Initial auditions often leave you with a few question marks. There may be two or more people who would be right for a particular role, or you may just want to see if certain performers were quite as good (or bad) as they seemed in the first go round. For callbacks, performers may be given specific songs or scenes from the play to prepare. Contact each of the performers in question, and arrange for them return for another audition within one to three days. Use the same two room system, with only decision makers witnessing the auditions.

Making the Decisions

If it is any consolation, professional producers and directors loathe this step as much as you do. Some helpful hints –

When my college group presented Camelot, the director found himself with three actors who could play King Arthur – one of them was yours truly. For the callback, we had to memorize Arthur's opening number and the soliloquy explaining how he became king. The director and conductor ran each of us through the material, making suggestions and seeing how we responded.

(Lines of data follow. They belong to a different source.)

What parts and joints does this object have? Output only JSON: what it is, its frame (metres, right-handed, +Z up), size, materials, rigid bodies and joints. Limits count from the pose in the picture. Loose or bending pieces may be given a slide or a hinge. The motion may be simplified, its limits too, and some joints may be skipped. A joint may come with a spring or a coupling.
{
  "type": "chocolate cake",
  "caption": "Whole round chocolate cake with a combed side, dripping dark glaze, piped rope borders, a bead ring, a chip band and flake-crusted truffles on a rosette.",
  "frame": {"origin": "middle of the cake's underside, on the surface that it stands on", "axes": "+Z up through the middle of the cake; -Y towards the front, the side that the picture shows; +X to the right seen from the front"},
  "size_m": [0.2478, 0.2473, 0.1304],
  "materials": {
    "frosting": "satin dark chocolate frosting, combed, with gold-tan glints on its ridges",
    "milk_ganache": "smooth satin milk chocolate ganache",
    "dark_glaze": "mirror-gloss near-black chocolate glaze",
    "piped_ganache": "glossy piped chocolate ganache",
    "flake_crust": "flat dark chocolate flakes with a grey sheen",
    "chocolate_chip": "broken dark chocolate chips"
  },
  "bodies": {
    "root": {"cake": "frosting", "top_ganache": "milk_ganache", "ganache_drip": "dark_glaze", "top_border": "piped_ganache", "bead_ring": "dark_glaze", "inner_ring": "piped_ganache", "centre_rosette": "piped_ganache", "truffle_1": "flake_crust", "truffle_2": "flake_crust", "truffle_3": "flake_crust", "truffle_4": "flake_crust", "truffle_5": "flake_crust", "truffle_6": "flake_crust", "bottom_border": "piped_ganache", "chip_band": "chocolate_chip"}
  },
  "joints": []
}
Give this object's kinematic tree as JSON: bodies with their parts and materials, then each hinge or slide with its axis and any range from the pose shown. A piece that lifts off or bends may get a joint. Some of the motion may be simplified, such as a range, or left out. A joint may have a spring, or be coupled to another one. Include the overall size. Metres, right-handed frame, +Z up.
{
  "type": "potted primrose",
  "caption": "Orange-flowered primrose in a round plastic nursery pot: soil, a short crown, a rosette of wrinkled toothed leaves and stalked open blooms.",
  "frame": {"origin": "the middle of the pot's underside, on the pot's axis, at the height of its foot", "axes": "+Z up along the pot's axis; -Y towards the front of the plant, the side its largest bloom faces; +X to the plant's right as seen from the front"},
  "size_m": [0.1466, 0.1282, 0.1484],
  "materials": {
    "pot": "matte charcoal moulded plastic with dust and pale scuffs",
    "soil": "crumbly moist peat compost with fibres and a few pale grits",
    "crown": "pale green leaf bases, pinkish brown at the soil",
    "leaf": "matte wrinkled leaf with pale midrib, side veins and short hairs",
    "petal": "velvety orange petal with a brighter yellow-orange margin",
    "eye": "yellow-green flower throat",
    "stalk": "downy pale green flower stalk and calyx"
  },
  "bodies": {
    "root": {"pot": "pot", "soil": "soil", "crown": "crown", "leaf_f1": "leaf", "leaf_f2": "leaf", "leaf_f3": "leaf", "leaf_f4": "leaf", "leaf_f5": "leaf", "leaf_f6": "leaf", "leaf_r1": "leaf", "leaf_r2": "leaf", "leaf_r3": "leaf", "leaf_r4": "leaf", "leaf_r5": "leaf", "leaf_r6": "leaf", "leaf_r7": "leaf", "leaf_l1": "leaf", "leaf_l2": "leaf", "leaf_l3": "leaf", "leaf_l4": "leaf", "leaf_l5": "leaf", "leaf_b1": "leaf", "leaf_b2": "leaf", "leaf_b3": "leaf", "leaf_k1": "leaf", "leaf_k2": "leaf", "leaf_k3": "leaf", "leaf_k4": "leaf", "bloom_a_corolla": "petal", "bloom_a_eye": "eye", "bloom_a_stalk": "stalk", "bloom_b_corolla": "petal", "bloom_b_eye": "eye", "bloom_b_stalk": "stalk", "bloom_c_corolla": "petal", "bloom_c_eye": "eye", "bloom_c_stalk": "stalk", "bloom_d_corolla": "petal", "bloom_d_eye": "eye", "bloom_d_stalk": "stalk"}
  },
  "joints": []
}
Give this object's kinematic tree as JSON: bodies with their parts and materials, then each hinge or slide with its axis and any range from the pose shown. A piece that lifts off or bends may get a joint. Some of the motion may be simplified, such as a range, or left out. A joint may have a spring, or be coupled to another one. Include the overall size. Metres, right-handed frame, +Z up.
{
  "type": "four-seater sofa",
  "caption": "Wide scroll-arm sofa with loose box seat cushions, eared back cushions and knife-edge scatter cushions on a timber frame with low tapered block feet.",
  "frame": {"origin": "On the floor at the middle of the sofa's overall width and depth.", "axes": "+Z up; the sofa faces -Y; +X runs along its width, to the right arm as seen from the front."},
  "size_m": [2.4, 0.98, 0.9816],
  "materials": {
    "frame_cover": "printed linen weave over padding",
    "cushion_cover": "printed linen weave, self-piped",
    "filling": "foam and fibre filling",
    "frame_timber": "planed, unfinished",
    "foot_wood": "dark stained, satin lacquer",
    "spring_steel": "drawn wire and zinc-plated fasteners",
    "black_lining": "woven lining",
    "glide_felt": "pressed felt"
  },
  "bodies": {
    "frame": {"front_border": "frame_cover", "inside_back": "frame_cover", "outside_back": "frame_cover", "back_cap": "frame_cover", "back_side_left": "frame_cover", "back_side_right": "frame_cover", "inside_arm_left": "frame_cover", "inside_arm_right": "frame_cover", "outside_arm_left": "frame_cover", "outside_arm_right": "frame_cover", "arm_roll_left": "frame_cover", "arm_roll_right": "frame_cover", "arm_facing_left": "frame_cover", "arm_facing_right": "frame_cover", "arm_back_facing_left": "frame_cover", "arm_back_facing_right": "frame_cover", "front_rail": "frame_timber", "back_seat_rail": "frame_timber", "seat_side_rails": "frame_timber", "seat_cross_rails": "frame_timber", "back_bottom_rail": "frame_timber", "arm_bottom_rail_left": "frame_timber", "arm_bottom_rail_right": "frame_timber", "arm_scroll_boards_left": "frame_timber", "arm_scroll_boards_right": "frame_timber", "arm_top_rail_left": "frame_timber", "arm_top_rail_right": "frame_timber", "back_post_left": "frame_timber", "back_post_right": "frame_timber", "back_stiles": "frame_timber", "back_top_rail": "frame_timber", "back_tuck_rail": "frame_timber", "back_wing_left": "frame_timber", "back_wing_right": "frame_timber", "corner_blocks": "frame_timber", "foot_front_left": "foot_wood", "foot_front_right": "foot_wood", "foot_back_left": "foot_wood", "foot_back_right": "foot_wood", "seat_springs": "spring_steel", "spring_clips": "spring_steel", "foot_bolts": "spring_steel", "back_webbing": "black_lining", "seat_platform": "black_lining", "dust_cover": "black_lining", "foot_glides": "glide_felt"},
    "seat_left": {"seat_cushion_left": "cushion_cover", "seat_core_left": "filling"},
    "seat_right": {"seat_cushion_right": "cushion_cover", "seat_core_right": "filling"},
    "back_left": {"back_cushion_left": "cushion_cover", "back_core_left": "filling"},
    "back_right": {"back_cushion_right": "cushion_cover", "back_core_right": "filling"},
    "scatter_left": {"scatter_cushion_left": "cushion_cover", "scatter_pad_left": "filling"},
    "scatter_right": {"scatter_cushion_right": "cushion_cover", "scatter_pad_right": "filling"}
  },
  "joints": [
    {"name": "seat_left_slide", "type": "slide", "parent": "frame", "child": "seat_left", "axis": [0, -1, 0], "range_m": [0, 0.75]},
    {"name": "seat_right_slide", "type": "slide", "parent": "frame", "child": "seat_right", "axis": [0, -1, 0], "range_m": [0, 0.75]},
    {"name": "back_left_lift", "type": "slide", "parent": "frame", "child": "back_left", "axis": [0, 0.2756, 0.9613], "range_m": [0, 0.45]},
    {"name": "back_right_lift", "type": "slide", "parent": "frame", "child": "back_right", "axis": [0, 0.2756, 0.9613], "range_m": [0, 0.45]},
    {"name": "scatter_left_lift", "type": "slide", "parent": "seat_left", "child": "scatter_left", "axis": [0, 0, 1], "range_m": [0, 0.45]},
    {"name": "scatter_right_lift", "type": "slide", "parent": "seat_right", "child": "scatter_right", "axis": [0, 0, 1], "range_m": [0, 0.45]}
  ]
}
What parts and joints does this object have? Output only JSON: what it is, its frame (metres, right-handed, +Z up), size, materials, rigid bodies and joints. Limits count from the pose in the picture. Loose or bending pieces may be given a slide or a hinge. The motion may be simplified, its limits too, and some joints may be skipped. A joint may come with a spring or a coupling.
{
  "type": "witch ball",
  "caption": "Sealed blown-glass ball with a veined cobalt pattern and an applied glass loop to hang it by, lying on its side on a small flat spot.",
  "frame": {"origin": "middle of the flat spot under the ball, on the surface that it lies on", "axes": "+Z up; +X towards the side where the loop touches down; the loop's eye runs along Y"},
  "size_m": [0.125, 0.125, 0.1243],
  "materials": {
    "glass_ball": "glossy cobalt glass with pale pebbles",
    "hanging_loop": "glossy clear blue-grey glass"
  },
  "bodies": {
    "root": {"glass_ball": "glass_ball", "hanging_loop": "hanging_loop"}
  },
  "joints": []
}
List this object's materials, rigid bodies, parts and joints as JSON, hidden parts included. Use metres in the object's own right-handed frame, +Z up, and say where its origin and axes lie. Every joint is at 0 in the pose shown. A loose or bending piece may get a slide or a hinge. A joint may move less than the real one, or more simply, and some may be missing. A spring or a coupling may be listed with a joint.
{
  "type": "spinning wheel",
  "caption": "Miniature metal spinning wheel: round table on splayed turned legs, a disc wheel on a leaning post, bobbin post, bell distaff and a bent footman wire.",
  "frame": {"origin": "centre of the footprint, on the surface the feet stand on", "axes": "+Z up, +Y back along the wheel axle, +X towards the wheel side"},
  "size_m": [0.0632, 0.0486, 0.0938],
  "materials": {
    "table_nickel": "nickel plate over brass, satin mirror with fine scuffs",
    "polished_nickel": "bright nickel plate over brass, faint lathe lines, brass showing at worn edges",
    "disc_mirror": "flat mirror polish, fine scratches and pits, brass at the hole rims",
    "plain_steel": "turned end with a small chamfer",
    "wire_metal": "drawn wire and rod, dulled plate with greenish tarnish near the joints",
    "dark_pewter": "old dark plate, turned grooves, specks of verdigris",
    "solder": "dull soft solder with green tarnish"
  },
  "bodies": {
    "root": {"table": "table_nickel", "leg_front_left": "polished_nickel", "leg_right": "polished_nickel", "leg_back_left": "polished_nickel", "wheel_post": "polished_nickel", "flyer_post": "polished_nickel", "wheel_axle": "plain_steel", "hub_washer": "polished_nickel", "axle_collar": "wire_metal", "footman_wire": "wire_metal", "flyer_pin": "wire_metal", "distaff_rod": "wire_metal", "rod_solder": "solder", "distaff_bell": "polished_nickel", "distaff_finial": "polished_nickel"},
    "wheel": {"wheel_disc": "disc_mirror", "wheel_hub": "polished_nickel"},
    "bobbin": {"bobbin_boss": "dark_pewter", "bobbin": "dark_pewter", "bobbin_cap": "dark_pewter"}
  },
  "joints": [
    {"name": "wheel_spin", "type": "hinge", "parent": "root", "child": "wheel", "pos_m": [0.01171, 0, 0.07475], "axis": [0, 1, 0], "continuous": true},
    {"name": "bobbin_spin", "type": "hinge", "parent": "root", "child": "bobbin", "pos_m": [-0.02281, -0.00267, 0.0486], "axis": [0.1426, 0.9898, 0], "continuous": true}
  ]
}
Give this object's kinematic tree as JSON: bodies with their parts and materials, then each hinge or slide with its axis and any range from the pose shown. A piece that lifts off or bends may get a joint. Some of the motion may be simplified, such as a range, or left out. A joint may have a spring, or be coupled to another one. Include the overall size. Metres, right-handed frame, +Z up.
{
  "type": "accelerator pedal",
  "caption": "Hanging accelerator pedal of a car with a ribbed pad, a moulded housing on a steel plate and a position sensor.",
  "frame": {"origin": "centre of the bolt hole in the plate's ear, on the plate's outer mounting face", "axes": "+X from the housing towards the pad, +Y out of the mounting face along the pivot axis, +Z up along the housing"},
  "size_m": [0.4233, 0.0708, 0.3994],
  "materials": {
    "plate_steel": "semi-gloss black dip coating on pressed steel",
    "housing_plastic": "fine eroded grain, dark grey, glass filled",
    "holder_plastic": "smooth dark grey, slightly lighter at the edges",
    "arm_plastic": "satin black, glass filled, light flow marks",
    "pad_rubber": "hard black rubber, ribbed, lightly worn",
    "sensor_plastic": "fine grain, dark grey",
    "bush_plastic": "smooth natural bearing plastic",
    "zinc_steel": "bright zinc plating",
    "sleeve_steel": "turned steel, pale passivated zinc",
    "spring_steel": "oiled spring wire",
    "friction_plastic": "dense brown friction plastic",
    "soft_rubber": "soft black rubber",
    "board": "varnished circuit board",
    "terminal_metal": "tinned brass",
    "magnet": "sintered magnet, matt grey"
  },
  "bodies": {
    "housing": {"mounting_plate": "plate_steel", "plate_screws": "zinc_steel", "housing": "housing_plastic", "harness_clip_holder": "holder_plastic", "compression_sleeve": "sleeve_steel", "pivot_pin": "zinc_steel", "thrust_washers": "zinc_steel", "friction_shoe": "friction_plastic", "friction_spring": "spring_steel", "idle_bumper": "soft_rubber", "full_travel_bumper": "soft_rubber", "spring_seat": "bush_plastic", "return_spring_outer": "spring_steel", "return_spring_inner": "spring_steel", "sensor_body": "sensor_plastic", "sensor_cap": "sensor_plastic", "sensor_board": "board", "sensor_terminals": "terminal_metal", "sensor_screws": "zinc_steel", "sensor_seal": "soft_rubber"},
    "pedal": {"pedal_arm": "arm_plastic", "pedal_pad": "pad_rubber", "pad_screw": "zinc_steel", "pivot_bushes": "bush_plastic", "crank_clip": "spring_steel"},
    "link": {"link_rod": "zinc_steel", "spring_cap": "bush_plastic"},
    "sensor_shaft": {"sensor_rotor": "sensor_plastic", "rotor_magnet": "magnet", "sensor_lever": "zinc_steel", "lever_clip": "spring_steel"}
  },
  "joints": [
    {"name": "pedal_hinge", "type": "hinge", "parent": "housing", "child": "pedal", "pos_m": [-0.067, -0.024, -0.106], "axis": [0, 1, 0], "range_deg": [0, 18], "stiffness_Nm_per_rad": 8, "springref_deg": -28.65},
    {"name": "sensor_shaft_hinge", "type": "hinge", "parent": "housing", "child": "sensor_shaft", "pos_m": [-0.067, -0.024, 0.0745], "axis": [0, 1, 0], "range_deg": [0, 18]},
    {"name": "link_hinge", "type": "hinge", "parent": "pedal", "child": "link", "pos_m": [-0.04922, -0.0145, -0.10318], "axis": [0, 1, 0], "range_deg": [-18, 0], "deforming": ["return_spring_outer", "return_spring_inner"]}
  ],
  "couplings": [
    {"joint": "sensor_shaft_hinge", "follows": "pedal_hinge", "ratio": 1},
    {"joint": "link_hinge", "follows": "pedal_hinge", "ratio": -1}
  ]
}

So how was a decision made? The director later told me that he was stumped until he looked beyond the one role and considered the full picture. Two of us would clearly be the most effective choices for other roles. The young man cast as Arthur had to work like hell on that complex character. He gave a marvelous performance, but I wouldn't have traded places with him for anything. Playing Mordred, I had the time of my life -- as did the talented fellow who played Merlin.

Post the Cast List

As soon as your decisions are made, post your final cast list. Do not make a physical announcement – save the drama for show time. Just tack a list on an appropriate bulletin board or website, with instructions where and when to report for first rehearsal.

Most disappointed performers will keep their feelings to themselves. Occasionally, someone will react badly, or you may have to deal with unhappy friends or relatives. You may want a private chat with individuals who are upset -- use your best judgment. Do what you can to reassure them, and try not to take their statements personally. Let them vent a bit, but if anyone gets abusive, walk away. I've rarely seen it reach that point, but it can happen. Hell hath no fury like a parent who's little angel is not cast as Annie!

With casting done, catch your breath and enjoy your final few days of freedom. Once rehearsals begin, free hours will become as rare as true platinum blondes.